** START **
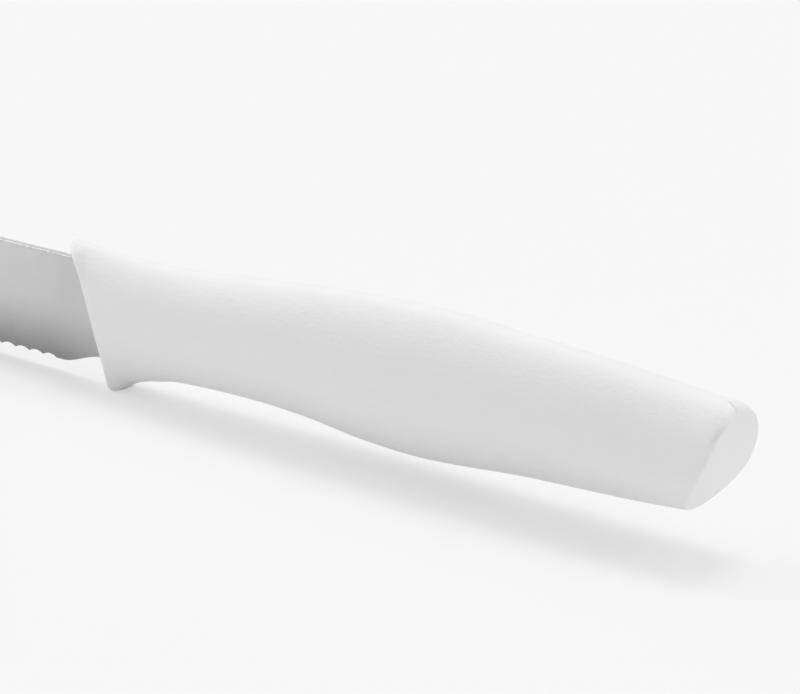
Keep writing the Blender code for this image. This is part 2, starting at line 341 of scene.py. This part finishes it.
def plastic(name, grain):
    """White moulded plastic, with the long fine grain of its mould where grain is above 0."""
    nodes = Nodes(name)
    vector = nodes.coordinates((1.0, 1.0, 1.0))
    cloud = nodes.noise(vector, 60.0, 2.0)
    nodes.tint(nodes.spread(cloud, 0.0, 1.0), PLASTIC_DARK, PLASTIC_LIGHT)
    nodes.link(nodes.spread(cloud, 0.33, 0.39), nodes.shader.inputs["Roughness"])
    # Painted shade at the butt, multiplied into the base colour
    paint_butt_shade(nodes)
    swell = nodes.bump(nodes.noise(vector, 130.0, 1.0), 0.00008, 0.25)
    if grain > 0:
        fine = nodes.noise(nodes.coordinates((1100.0, 2000.0, 2000.0)), 1.0, 3.0, 0.5, 0.7)
        swell = nodes.bump(fine, 0.00007, grain, swell)
    nodes.link(swell, nodes.shader.inputs["Normal"])
    return nodes.material


def paint_butt_shade(nodes):
    """Painted shade at the butt: a dark line for a crease on top, dark patches for a dent on each
    shoulder.
    """
    x, y, z = nodes.axes()
    behind = nodes.math('SUBTRACT', x, GUARD_X + HANDLE_LENGTH - LINE_LENGTH)
    aside = nodes.math('ADD', y, nodes.math('MULTIPLY', behind, LINE_SLANT))
    aside = nodes.math('ABSOLUTE', nodes.math('ADD', aside, LINE_SHIFT), 0.0)
    above = nodes.math('MULTIPLY', nodes.rise(behind, *LINE_FRONT), nodes.rise(z, *LINE_FOOT))
    # Painted crease shade along a fine line on top
    nodes.darken(nodes.math('MULTIPLY', nodes.rise(aside, *LINE_SIDE), above), CREASE_PAINTED_SHADE)
    # Painted dent shade on each upper shoulder
    rim = nodes.math('SUBTRACT', nodes.math('SUBTRACT', x, SINK_X), nodes.math('MULTIPLY', z, SINK_RAKE))
    dent_shade = nodes.math('MULTIPLY', nodes.rise(rim, *SINK_FRONT), nodes.rise(z, *SINK_FOOT))
    outward = nodes.math('ADD', nodes.math('ABSOLUTE', y, 0.0), nodes.math('MULTIPLY', z, SINK_LEAN))
    dent_shade = nodes.math('MULTIPLY', dent_shade, nodes.rise(outward, *SINK_SIDE))
    nodes.darken(nodes.math('MULTIPLY', dent_shade, nodes.rise(z, *SINK_HEAD)), DENT_PAINTED_SHADE)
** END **
The required output is the exact run of lines from the beginning of the listing above to the line that contains "return nodes.material", inclusive of both.

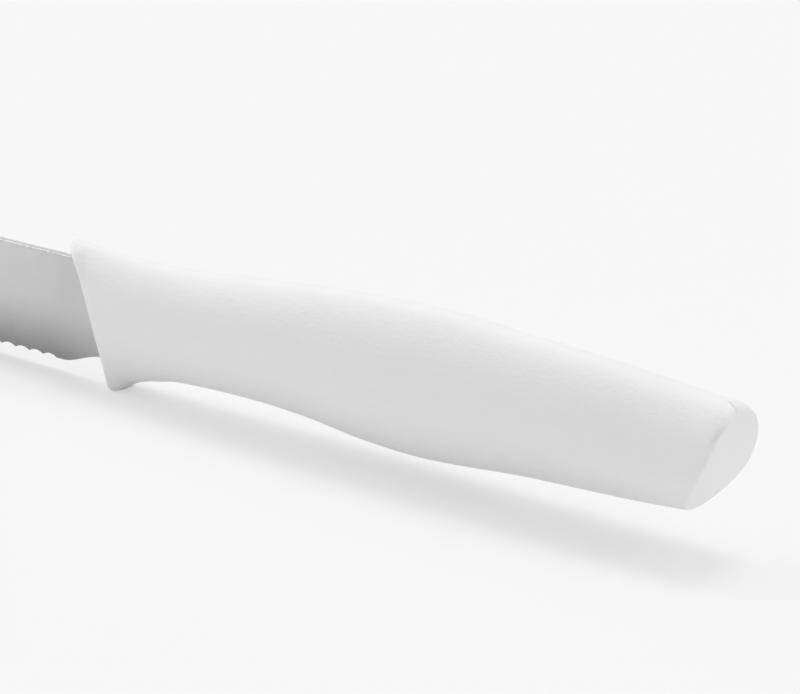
Keep writing the Blender code for this image. This is part 2, starting at line 341 of scene.py. This part finishes it.
def plastic(name, grain):
    """White moulded plastic, with the long fine grain of its mould where grain is above 0."""
    nodes = Nodes(name)
    vector = nodes.coordinates((1.0, 1.0, 1.0))
    cloud = nodes.noise(vector, 60.0, 2.0)
    nodes.tint(nodes.spread(cloud, 0.0, 1.0), PLASTIC_DARK, PLASTIC_LIGHT)
    nodes.link(nodes.spread(cloud, 0.33, 0.39), nodes.shader.inputs["Roughness"])
    # Painted shade at the butt, multiplied into the base colour
    paint_butt_shade(nodes)
    swell = nodes.bump(nodes.noise(vector, 130.0, 1.0), 0.00008, 0.25)
    if grain > 0:
        fine = nodes.noise(nodes.coordinates((1100.0, 2000.0, 2000.0)), 1.0, 3.0, 0.5, 0.7)
        swell = nodes.bump(fine, 0.00007, grain, swell)
    nodes.link(swell, nodes.shader.inputs["Normal"])
    return nodes.material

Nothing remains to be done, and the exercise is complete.